President Donald Trump's firing of FBI Director James Comey "has very much the feel" of Richard Nixon's firing of Special Prosecutor Archibald Cox during the "Saturday Night Massacre," according to Sen. Richard Blumenthal (D., Conn.).
During an interview Tuesday on CNN, Wolf Blitzer asked Blumenthal about his questioning of Comey during the former FBI director's congressional testimony last week. Refusing to say if he swayed the decision to fire Comey, Blumenthal pivoted to claiming that the firing implied a "looming" constitutional crisis.
"Let's remember that we face a looming the constitutional crisis, very much like happened in 1973, the midnight massacre," he said. "This episode has very much the feel of that chapter in our history, one that we should not repeat."
Blitzer asked Blumenthal if he agreed with his Senate Judiciary Committee colleague Patrick Leahy's (D., Vt.) claim that the firing was "nothing less than Nixonian." Blitzer's question was prompted by a press release in which Leahy used the aforementioned language.
BREAKING: Sen.

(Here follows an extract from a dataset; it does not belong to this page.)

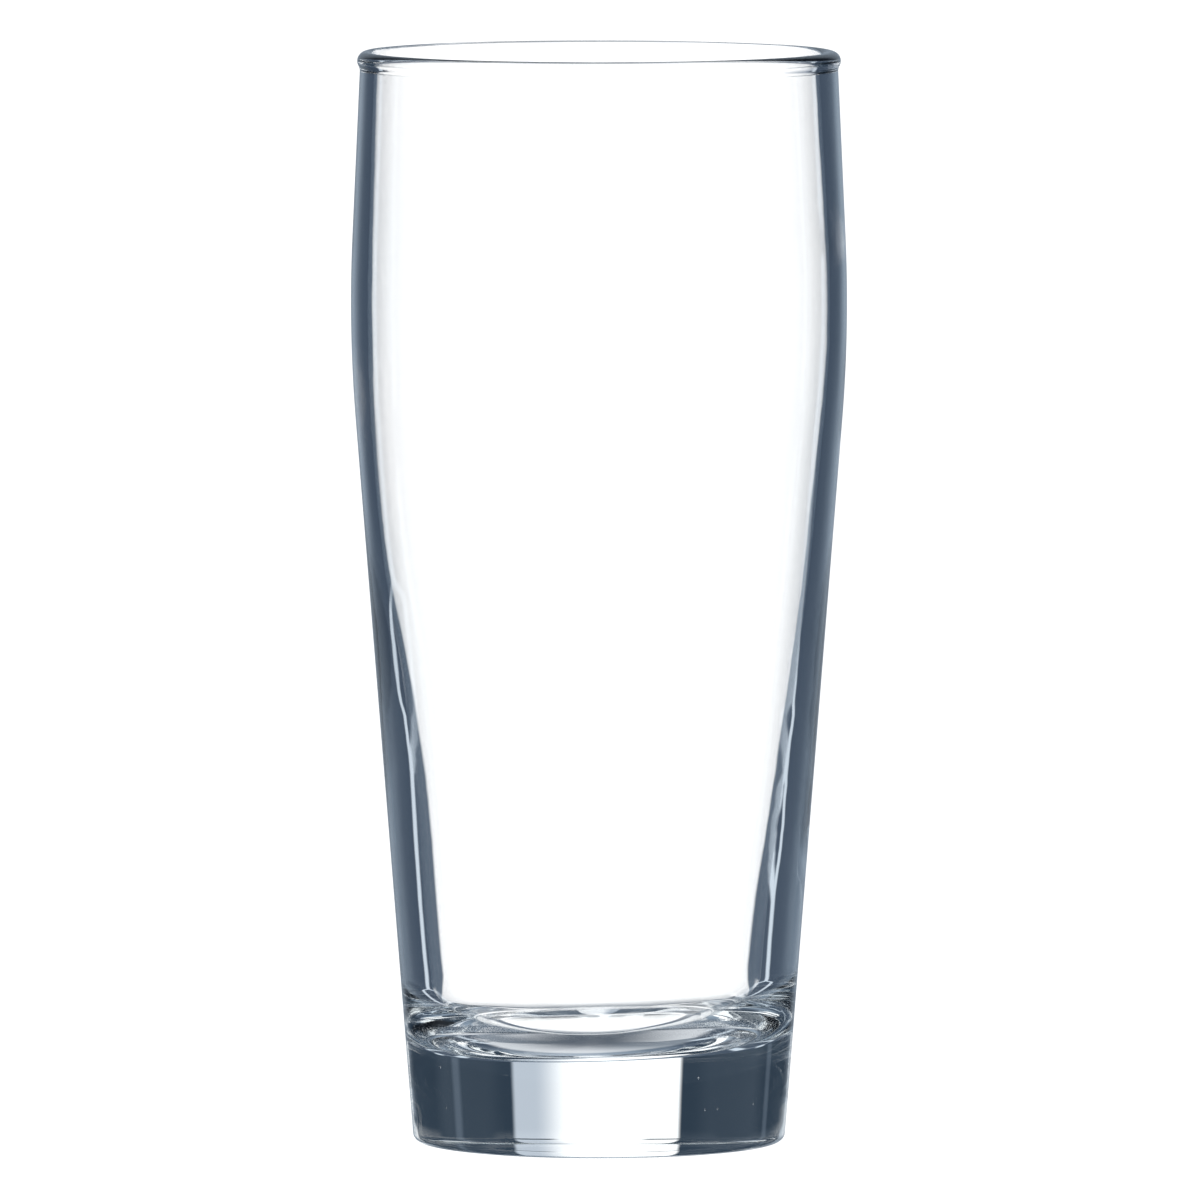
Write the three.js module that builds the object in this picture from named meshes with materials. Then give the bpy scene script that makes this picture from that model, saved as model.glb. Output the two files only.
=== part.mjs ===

Patrick Leahy's REAX To President Trump's Firing Of FBI Director James Comey pic.twitter.com/N6gpSsvMgg
— Sen. Patrick Leahy (@SenatorLeahy) May 9, 2017
"Do you believe this is another Saturday night massacre?" Blitzer asked Blumenthal.
"It has that feel very definitely," Blumenthal said. "History never repeats but it rhymes, I think is the adage. It certainly is Nixonian in its air and quality and tone to fire someone of this stature. Even though I've had disagreements with him, as General Hayden did, in the midst of an investigation it is absolutely unfathomable for the commander in chief of the United States to do in the midst of an investigation."